_Collected data:_
----

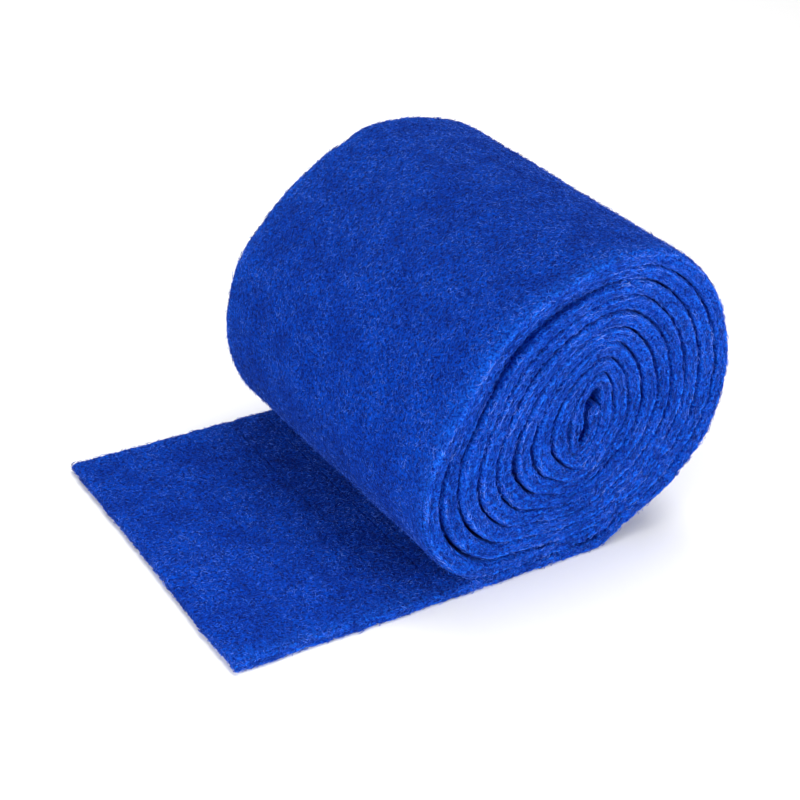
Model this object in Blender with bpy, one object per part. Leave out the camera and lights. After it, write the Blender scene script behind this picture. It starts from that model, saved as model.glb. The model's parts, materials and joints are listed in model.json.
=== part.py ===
"""Roll of bonded fibre filter mat for a pond or aquarium filter, with its loose end laid out.

One long strip of mat is wound round a flattened core fold and stands on its own weight.
Each stretch of the strip is its own object: the core fold, the turns of the roll, the
stretch that the roll rests on, and the segments of the loose flap, which lift towards
the roll one after the other.

Frame, in metres: +Z up, Y along the roll's axis with the strip centred on Y = 0, the flap
towards -X.  The origin is on the floor, straight below the core fold.
"""
import math

import bpy
from mathutils import Vector

# Driving sizes of the mat
STRIP_WIDTH = 0.200
MAT_THICKNESS = 0.007
CUT_GAP = 0.0003             # clearance between neighbouring stretches and turns

# Driving sizes of the roll
TURNS = 9                    # turns from the core fold to where the strip meets the floor
LOOSE_GAP = 0.0011           # mean air gap between two turns
FOLD_HALF_LENGTH = 0.020     # outside of the flattened core fold
FOLD_HALF_WIDTH = 0.008
SLIT_HALF_LENGTH = 0.0155    # opening left inside the fold
SLIT_HALF_WIDTH = 0.0015
FOLD_LEAN = math.radians(15)  # top of the fold leans towards +X
INNER_END = -0.4             # turn count at the strip's inner end, tucked inside the fold
ROLL_SAG = 0.010             # how far the soft roll has settled on its underside
FLOOR_LEAD = 0.006           # how far past the axis the strip already lies on the floor
SAG_BLEND = 0.004            # radial length over which the settled flat runs into the round
# The slack roll is not quite round: lobes, cosine part and sine part, counted from straight
# down by way of the flap's side
UNEVENNESS = (
    (1, -0.0004, 0.0068),
    (2, -0.0029, 0.0100),
    (3, -0.0028, 0.0001),
    (4, -0.0013, -0.0005),
    (5, 0.0010, -0.0006),
)

# Driving sizes of the flap
FLAP_REACH = 0.188           # from the roll's axis to the cut end
FLAP_SEGMENTS = 6
FLAP_CLEARANCE = 0.003       # room above the flap where it leaves the roll

STATIONS_PER_TURN = 48       # facets of a turn
FLEECE_COLOUR = (0.012, 0.08, 0.45, 1.0)
WOUND_COLOUR = (0.008, 0.05, 0.33, 1.0)

FOLD_MEAN = (FOLD_HALF_LENGTH + FOLD_HALF_WIDTH) / 2
ROLL_RADIUS = FOLD_MEAN + TURNS * (MAT_THICKNESS + LOOSE_GAP)
AXIS_HEIGHT = ROLL_RADIUS - ROLL_SAG


def smooth_min(a, b, blend):
    """Smaller of two lengths, rounded off where they are within one blend of each other."""
    overlap = max(blend - abs(a - b), 0.0)
    return min(a, b) - overlap * overlap / (4 * blend)


def fold_radius(psi, half_length, half_width):
    """Half size of a leaning oval in the direction psi from straight down."""
    along = math.cos(psi - FOLD_LEAN) / half_length
    across = math.sin(psi - FOLD_LEAN) / half_width
    return 1 / math.hypot(along, across)


def limit_radius(psi):
    """Outside of the wound strip if every turn were the last one, flat on the floor."""
    radius = ROLL_RADIUS
    for lobes, cosine, sine in UNEVENNESS:
        radius += cosine * math.cos(lobes * psi) + sine * math.sin(lobes * psi)
    if math.cos(psi) < 0.2:
        return radius
    return smooth_min(radius, AXIS_HEIGHT / math.cos(psi), SAG_BLEND)


def layer(turn):
    """Outer and inner point of the wound mat, as (x, z), so many turns from the core fold."""
    psi = 2 * math.pi * (turn - TURNS)
    fold = fold_radius(psi, FOLD_HALF_LENGTH, FOLD_HALF_WIDTH)
    slit = fold_radius(psi, SLIT_HALF_LENGTH, SLIT_HALF_WIDTH)
    pitch = (limit_radius(psi) - fold) / TURNS
    outer = fold + pitch * turn
    inner = max(slit, outer - min(MAT_THICKNESS, pitch - CUT_GAP))
    return [(-radius * math.sin(psi), AXIS_HEIGHT - radius * math.cos(psi)) for radius in (outer, inner)]


def wound_outline(first, last):
    """Closed outline of the wound mat between two turn counts, trimmed at both cuts."""
    steps = max(2, round((last - first) * STATIONS_PER_TURN))
    trimmed = []
    for turn, inward in ((first, 1), (last, -1)):
        here, ahead = (Vector(layer(turn + shift * inward)[0]) for shift in (0, 0.001))
        trimmed.append(turn + inward * 0.001 * (CUT_GAP / 2) / (ahead - here).length)
    turns = [trimmed[0]] + [first + (last - first) * i / steps for i in range(1, steps)] + [trimmed[1]]
    sides = [layer(turn) for turn in turns]
    return [side[0] for side in sides] + [side[1] for side in reversed(sides)]


def flat_outline(start, end, thickness, start_lean=0.0):
    """Closed outline of a straight stretch on the floor, from start towards -X."""
    right, left = start - CUT_GAP / 2, end + CUT_GAP / 2
    return [(right, 0.0), (right - start_lean, thickness), (left, thickness), (left, 0.0)]


def mat_material(name, colour):
    """Matt blue polyester fleece."""
    material = bpy.data.materials.new(name)
    material.use_nodes = True
    shader = material.node_tree.nodes["Principled BSDF"]
    shader.inputs["Base Color"].default_value = colour
    shader.inputs["Roughness"].default_value = 0.95
    shader.inputs["Metallic"].default_value = 0.0
    material.diffuse_color = colour
    return material


def stretch(name, outline, pivot, material, collection):
    """One stretch of the strip: a flat outline across the roll, extruded to the strip's width."""
    curve = bpy.data.curves.new(name, "CURVE")
    curve.dimensions = "2D"
    curve.fill_mode = "BOTH"
    curve.extrude = STRIP_WIDTH / 2
    spline = curve.splines.new("POLY")
    spline.points.add(len(outline) - 1)
    for point, (x, z) in zip(spline.points, outline):
        point.co = (x - pivot[0], z - pivot[1], 0.0, 1.0)
    spline.use_cyclic_u = True
    curve.materials.append(material)
    piece = bpy.data.objects.new(name, curve)
    piece.rotation_euler = (math.pi / 2, 0.0, 0.0)
    piece.location = (pivot[0], 0.0, pivot[1])
    collection.objects.link(piece)
    return piece


def flap_root():
    """Distance from the axis, along the floor, at which the roll's underside clears the flap."""
    turn = TURNS - 1
    while layer(turn)[0][1] < MAT_THICKNESS + FLAP_CLEARANCE:
        turn += 0.001
    return -layer(turn)[0][0]


def room_under_roll():
    """Least height of the roll's underside over the stretch that it presses down."""
    quarter = STATIONS_PER_TURN // 4
    return min(layer(TURNS - 1 + i / STATIONS_PER_TURN)[0][1] for i in range(quarter))


def hinge_places():
    """X of each flap hinge, from the roll outwards, and of the cut end after the last."""
    root = flap_root()
    length = (FLAP_REACH - root) / FLAP_SEGMENTS
    return [-(root + length * i) for i in range(FLAP_SEGMENTS + 1)]


for old in list(bpy.data.objects):
    bpy.data.objects.remove(old, do_unlink=True)

roll = bpy.data.collections.new("filter_mat_roll")
bpy.context.scene.collection.children.link(roll)
fleece = mat_material("polyester_fleece", FLEECE_COLOUR)
wound = mat_material("polyester_fleece_wound", WOUND_COLOUR)
axis = (0.0, AXIS_HEIGHT)

# The wound strip, from the inside out
touch_down = TURNS - math.atan(FLOOR_LEAD / AXIS_HEIGHT) / (2 * math.pi)
stretch("core_fold", wound_outline(INNER_END, 1), axis, wound, roll)
for number in range(1, TURNS):
    stretch(f"turn_{number}", wound_outline(number, min(number + 1, touch_down)), axis, wound, roll)

# The stretch under the roll, pressed down by it, from the touch-down to the first hinge
hinges = hinge_places()
pressed = room_under_roll() - CUT_GAP
cut_lean = pressed * FLOOR_LEAD / AXIS_HEIGHT    # the cut at the touch-down points at the fold
floor_outline = flat_outline(FLOOR_LEAD, hinges[0], pressed, cut_lean)
stretch("floor_stretch", floor_outline, (0.0, 0.0), fleece, roll)

# The loose flap: each segment turns about the top edge that it shares with the one before
bearer = None
for number, (start, end) in enumerate(zip(hinges, hinges[1:]), 1):
    segment = stretch(f"flap_{number}", flat_outline(start, end, MAT_THICKNESS),
                      (start, MAT_THICKNESS), fleece, roll)
    if bearer:
        bpy.context.view_layer.update()
        segment.parent = bearer
        segment.matrix_parent_inverse = bearer.matrix_world.inverted()
    bearer = segment
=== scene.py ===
import json
import math

import bpy
import numpy as np
from mathutils import Euler, Matrix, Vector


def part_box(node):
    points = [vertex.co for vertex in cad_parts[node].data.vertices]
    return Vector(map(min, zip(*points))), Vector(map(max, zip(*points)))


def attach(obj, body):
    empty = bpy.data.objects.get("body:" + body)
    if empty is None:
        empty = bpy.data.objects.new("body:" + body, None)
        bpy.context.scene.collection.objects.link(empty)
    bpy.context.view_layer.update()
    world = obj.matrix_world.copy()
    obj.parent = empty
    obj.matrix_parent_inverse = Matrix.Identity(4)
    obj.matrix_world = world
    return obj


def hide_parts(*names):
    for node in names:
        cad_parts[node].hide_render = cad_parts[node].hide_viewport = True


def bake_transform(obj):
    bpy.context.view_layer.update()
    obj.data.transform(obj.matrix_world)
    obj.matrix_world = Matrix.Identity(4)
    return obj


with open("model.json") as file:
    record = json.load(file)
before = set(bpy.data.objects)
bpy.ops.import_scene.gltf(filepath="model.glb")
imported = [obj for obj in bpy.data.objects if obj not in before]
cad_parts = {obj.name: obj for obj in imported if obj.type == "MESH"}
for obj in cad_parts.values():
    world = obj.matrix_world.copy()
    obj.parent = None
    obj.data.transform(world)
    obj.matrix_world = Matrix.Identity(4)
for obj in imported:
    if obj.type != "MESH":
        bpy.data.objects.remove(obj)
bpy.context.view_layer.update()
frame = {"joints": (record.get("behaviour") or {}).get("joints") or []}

# --- Core fold ----------------------------------------------------------------------------
# The inner end of one strip of bonded polyester fleece, folded on itself to start the roll.
# The strip is slit from a wider web and wound slackly by hand, so the roll sags to an oval,
# lies flat on the floor and bulges where its turns have slipped.
MM = 0.001
WIDTH = 200 * MM              # of the strip
HALF = WIDTH / 2
TURNS = 9
OUTER = TURNS - 1             # where the outer turn begins
INNER_END = -0.4              # where the strip's inner end lies, in turns from the fold
FOLD = (20 * MM, 8 * MM)      # half length and half width of the innermost fold
SLIT = (14.5 * MM, 0.5 * MM)  # and of the slit left inside it
LEAN = math.radians(15)       # of the fold from upright
AXIS_HEIGHT = 76.9 * MM       # of the middle of the fold
ROLL_RADIUS = 86.9 * MM       # on average
SAG_BLEND = 4 * MM            # over which the roll rounds off to its flat underside
LOFT = 10 * MM                # what the mat swells to where the winding leaves it room
FREE = 5.4 * MM               # loft of the flap, which the pack has pressed flat
PRESSED = 5.2 * MM            # loft under the roll
AIR = 0.1 * MM                # least air between two turns
SLACK = 0.12                  # mean slack beyond that, in mm
SLACK_WAVES = (1.7, 0.61)     # in a turn: how often the slack comes and goes
GAP_INSIDE = 0.6              # share of a gap that is taken from the turn inside it
FAR_SPREAD = 0.05             # how much wider the slacker far end has spread
HINGES = [joint["pos_m"][0] for joint in frame["joints"]]
FLAP_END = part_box("flap_6")[0][0]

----

_Exercise:_
Quote exactly the lines running from the start of the listing above through the line where "from mathutils import Vector" is found, and output no other lines.

_Exercise solution:_
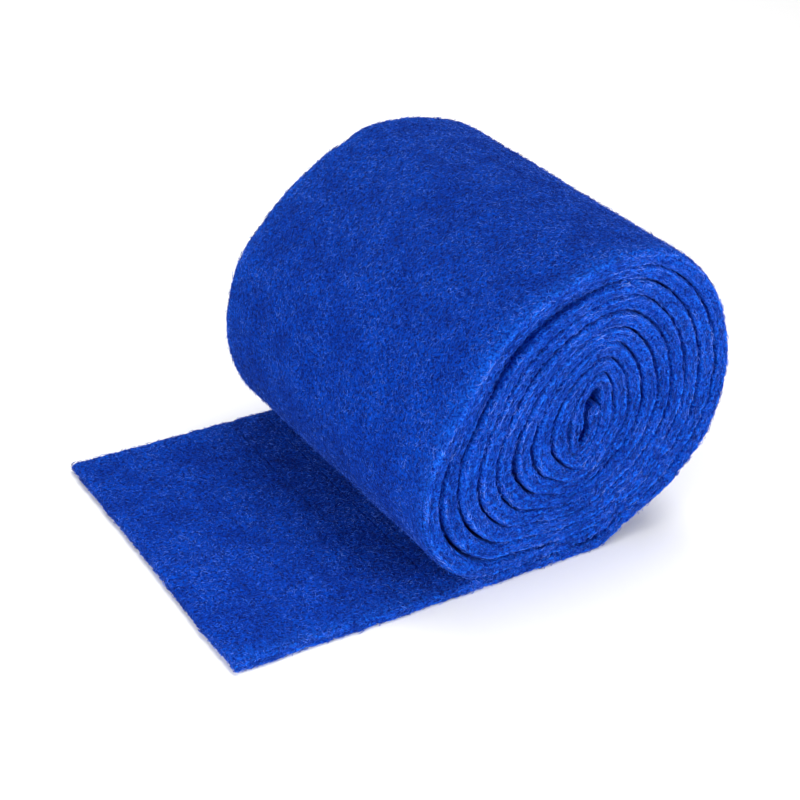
Model this object in Blender with bpy, one object per part. Leave out the camera and lights. After it, write the Blender scene script behind this picture. It starts from that model, saved as model.glb. The model's parts, materials and joints are listed in model.json.
=== part.py ===
"""Roll of bonded fibre filter mat for a pond or aquarium filter, with its loose end laid out.

One long strip of mat is wound round a flattened core fold and stands on its own weight.
Each stretch of the strip is its own object: the core fold, the turns of the roll, the
stretch that the roll rests on, and the segments of the loose flap, which lift towards
the roll one after the other.

Frame, in metres: +Z up, Y along the roll's axis with the strip centred on Y = 0, the flap
towards -X.  The origin is on the floor, straight below the core fold.
"""
import math

import bpy
from mathutils import Vector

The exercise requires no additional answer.